37. To George and Georgiana Keats

[October 14 or 15, 1818]

I came by ship from Inverness, and was nine days at Sea without being sick. A little qualm now and then put me in mind of you; however, as soon as you touch the shore, all the horrors of sickness are soon forgotten, as was the case with a lady on board, who could not hold her head up all the way. We had not been in the Thames an hour before her tongue began to some tune—paying off, as it was fit she should, all old scores. I was the only Englishman on board. There was a downright Scotchman, who, hearing that there had been a bad crop of potatoes in England, had brought some triumphant specimens from Scotland. These he exhibited with national pride to all the ignorant lightermen and watermen from the Nore to the Bridge. I fed upon beef all the way; not being able to eat the thick porridge which the Ladies managed to manage, with large, awkward, horn spoons into the bargain. Reynolds has returned from a six-weeks' enjoyment in Devonshire; he is well, and persuades me to publish my "Pot of Basil" as an answer to the attacks made on me in "Blackwood's Magazine" and the "Quarterly Review." There have been two Letters in my defence in the Chronicle and one in the Examiner, copied from the Exeter Paper, and written by Reynolds. I do not know who wrote those in the Chronicle. This is a mere matter of the moment—I think I shall be among the English Poets after my death.

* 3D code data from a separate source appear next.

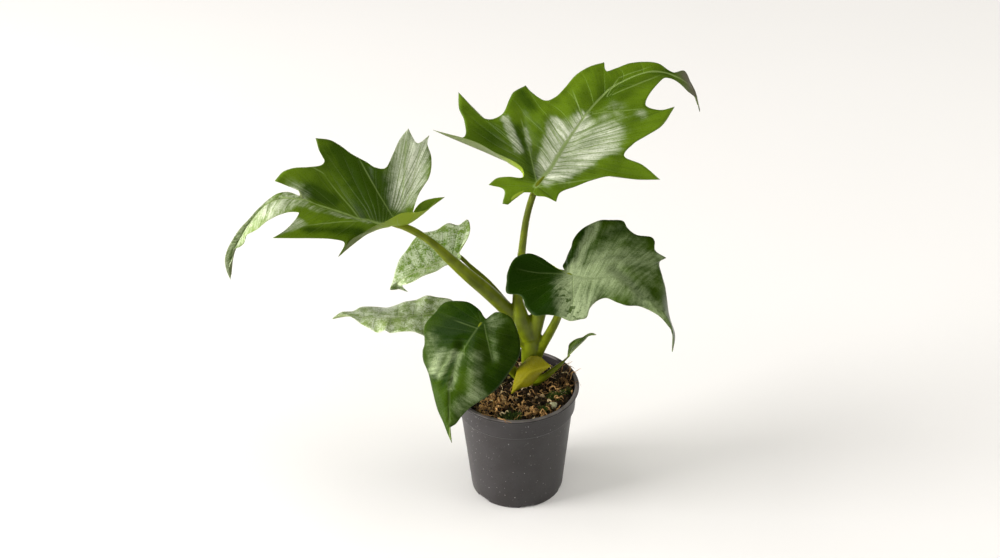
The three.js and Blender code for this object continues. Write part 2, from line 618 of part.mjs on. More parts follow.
// A sheet given thickness: its upper face, its lower face and the rim between them. Its rim is
// moved outward by a given amount, along the sheet.
function thicken(sheet, above, below, outward = 0) {
  sheet.computeVertexNormals();
  const spots = sheet.attributes.position;
  const normals = sheet.attributes.normal;
  const depths = sheet.attributes.depth;
  const count = spots.count;
  const faces = sheet.index.array;
  const triangles = [];
  const edges = new Map();
  for (let i = 0; i < faces.length; i += 3) {
    const [a, b, c] = faces.slice(i, i + 3);
    triangles.push(a, b, c, count + a, count + c, count + b);
    for (const [from, to] of [[a, b], [b, c], [c, a]]) {
      const back = to + ":" + from;
      if (edges.has(back)) edges.delete(back);
      else edges.set(from + ":" + to, [from, to]);
    }
  }
  const pushes = Array.from({ length: count }, () => new THREE.Vector3());
  for (const [from, to] of edges.values()) {
    triangles.push(to, from, count + from, to, count + from, count + to);
    const edge = at(spots, to).sub(at(spots, from));
    const side = edge.cross(at(normals, from)).normalize();
    pushes[from].add(side);
    pushes[to].add(side);
  }
  const positions = [];
  for (const offset of [above, -below]) {
    for (let i = 0; i < count; i++) {
      const reach = offset < 0 ? offset - depths.getX(i) : offset;
      const spot = at(spots, i).addScaledVector(at(normals, i), reach);
      spot.addScaledVector(pushes[i].normalize(), outward);
      positions.push(spot.x, spot.y, spot.z);
    }
  }
  return geometryOf(positions, triangles);
}

// From the leaf's own frame into the plant's.
function leafPlacement(leaf) {
  const heading = toRadians(leaf.heading);
  const pitch = toRadians(leaf.pitch);
  const along = new THREE.Vector3(
    Math.cos(pitch) * Math.cos(heading),
    Math.cos(pitch) * Math.sin(heading),
    Math.sin(pitch),
  );
  const level = new THREE.Vector3(-Math.sin(heading), Math.cos(heading), 0);
  const left = level.applyAxisAngle(along, toRadians(leaf.bank));
  const up = new THREE.Vector3().crossVectors(along, left);
  return new THREE.Matrix4().makeBasis(along, left, up).setPosition(...leaf.at);
}

const bladeGeometry = (leaf) =>
  thicken(bladeSheet(leaf), BLADE / 2, BLADE / 2).applyMatrix4(leafPlacement(leaf));

// The room that a petiole leaves round the blade it carries.
const bladeClearance = (leaf) =>
  thicken(bladeSheet(leaf), 1, BLADE / 2 + FIT_GAP, FIT_GAP).applyMatrix4(leafPlacement(leaf));

// Materials and assembly

const finish = (color, roughness) =>
  new THREE.MeshStandardMaterial({ color, roughness, metalness: 0 });

function named(name, geometry, material) {
  const mesh = new THREE.Mesh(geometry, material);
  mesh.name = name;
  return mesh;
}

function stemHole() {
  const [x, y, foot] = STEM_FOOT;
  const hole = STEM_FOOT_RADIUS + 2 * FIT_GAP;
  const height = POT_HEIGHT - foot;
  return new THREE.CylinderGeometry(hole, hole, height, 24)
    .rotateX(Math.PI / 2)
    .translate(x, y, foot - FIT_GAP + height / 2);
}

const plant = new THREE.Group();
plant.add(named("pot", potGeometry(), finish(0x55504f, 0.55)));
plant.add(
  named(
    "soil",
    soilGeometry(solidOf(stemHole()), solidOf(stoneGeometry(FIT_GAP))),
    finish(0x3a2617, 1),
  ),
);
plant.add(named("stone", stoneGeometry(0), finish(0x9aa08a, 0.9)));
const clearances = Object.values(LEAVES).map((leaf) => solidOf(bladeClearance(leaf)));
plant.add(named("stem", stemGeometry(clearances), finish(0x74861f, 0.5)));
for (const [name, leaf] of Object.entries(LEAVES)) {
  plant.add(named(name, bladeGeometry(leaf), finish(leaf.green, 0.4)));
}

export default plant;
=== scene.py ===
"""A potted philodendron: fine leaves, stem, pot, potting mix and moss round its CAD frame."""

import math

import bpy
import numpy as np
from mathutils import Matrix, Vector

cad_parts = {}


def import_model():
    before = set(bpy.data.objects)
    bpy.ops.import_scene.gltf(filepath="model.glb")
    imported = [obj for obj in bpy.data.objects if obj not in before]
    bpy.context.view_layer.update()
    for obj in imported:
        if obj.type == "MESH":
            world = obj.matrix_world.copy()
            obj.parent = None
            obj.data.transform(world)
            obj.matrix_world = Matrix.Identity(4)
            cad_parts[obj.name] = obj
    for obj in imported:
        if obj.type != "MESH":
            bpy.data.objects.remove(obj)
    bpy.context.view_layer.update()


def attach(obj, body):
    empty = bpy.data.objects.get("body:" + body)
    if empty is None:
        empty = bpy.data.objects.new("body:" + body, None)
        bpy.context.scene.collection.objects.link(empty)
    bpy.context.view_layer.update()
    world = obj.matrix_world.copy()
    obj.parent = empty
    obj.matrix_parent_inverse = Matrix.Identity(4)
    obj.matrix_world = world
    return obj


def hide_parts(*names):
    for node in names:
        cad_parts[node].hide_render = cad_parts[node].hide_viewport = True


MM = 0.001
RANDOM = np.random.default_rng(8)

# Leaves

# Rows and columns of a blade's surface, and how its veins and relief are laid out, in mm.
STEPS_PER_KNOT = 9
BLADE_ROWS = 22
MIDRIB_STEPS = 150
BLADE_HALF = 0.32
BLADE_RIM_HALF = 0.13
MIDRIB_DEPTH = 1.5
MIDRIB_WIDTH = 1.6
LAST_SHARE = 0.97
LINE_BEND = 0.8
LOBE_SHARE = 0.04
FADE_SHARE = 0.12
FOLD_FADE = 9.0
HUB_FADE = 19.0
BRANCH_REACH = 6.0
LONGEST_GAP = 80
THINNING = 0.12
RIB_TAPER = 0.8
GROOVE_DEPTH = 0.35
GROOVE_WIDTH = 0.9

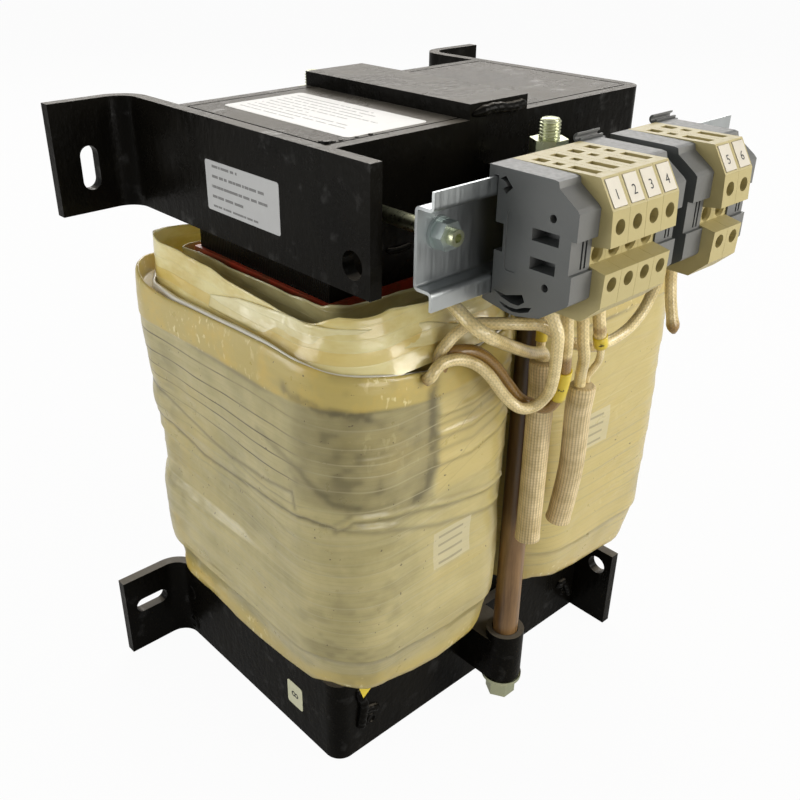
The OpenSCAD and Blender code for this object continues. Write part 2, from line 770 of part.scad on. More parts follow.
core_lower();
core_top_yoke();
on_top() bottom_free_bar();  // top_free_bar
on_top() bottom_bent_bar();  // top_bent_bar
on_top() bottom_front_plate();  // top_front_plate
on_top() bottom_back_plate();  // top_back_plate
bottom_free_bar();
bottom_bent_bar();
bottom_front_plate();
bottom_back_plate();
yoke_strap();
coil_left();
coil_right();
former_left();
former_right();
outer_collar_left();
outer_collar_right();
inner_collar_left();
inner_collar_right();
top_rod_bosses();
bottom_rod_bosses();
tie_rods();
rod_tubes();
top_rod_nuts();
bottom_rod_nuts();
top_rod_washers();
top_spring_washers();
bottom_spring_washers();
bottom_rod_washers();
rail();
rail_spacer_rods();
rail_washers();
rail_nuts();
end_bracket(term_x0);  // end_bracket_1
terminal(term_x1);  // terminal_1
terminal(term_x1 + term_w);  // terminal_2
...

Even as a Matter of present interest the attempt to crush me in the "Quarterly" has only brought me more into notice, and it is a common expression among book-men, "I wonder the Quarterly should cut its own throat." It does me not the least harm in Society to make me appear little and ridiculous: I know when a man is superior to me and give him all due respect; he will be the last to laugh at me; and as for the rest I feel that I make an impression upon them which insures me personal respect while I am in sight, whatever they may say when my back is turned.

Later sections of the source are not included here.